Getting there involves a hike up a mountain trail which passes several smaller shrines on the way.


Known as the "Burning Lights" shrine, the legend is that three fireballs arose from the sea and flew into the cave where the shrine now stands.


Another story has it that when Emperor Gotoba was on his way here to exile his ship was lost and a light from the shrine saved him.


The origin stories most likely relate to the practice of signal fires and temple and shrine  lanterns being used by sailors to navigate at night.

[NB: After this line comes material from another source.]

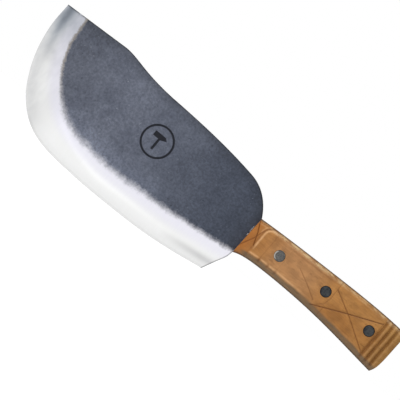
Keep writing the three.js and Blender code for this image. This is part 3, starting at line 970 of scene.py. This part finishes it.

Takuhi Shrine became well known as a shrine offering protection on sea journeys.


The honden of the shrine is built into a small cave and is said to be the oldest building on the Oki Islnds.


It was built in 1732, prefabricated in Osaka and then shipped here and carried up the mountain to be reassembled.


It, along with the main hall are registered Important Cultural Properties.


The ornate carvings only appear on the front and one side of the structure, with the two unseen sides remaining plain.


By the 14th century it had become a Shugendo site and Unjoji Temple was set up with a Jizo as honzon.


The combined site became known as Takuhi Gongen until the early Meiji Period when most traces of Buddhism were removed.


The kami enshrined here is now listed as Ohirumenomuch, more commonly known as Amaterasu the Sun Goddess. Originally the mountain itself was considered the kami. For most of its history the primary deity was a Jizo.


There are numerous smaller shrines dotted around mountainside.


On one visit I was accompanied by the head priest whose family were originally Buddhist priests serving the complex.


The former priests house not far from the shrine is now used as the shrine office. It is a fine example of a traditional large house .


While chatting with the priest he showed me this painting of a Tengu. According to our chat he said that the highest shrine on the mountain was a Sanjin Shrine dedicated to Tengu. However, upon some research it turns out that the sanjin concept was created by Hirata Atsutane in the 19th century.... He also showed me a print of Izuna Daigongen which at the time I described as Tengu Dakiniten Fudo Myoo.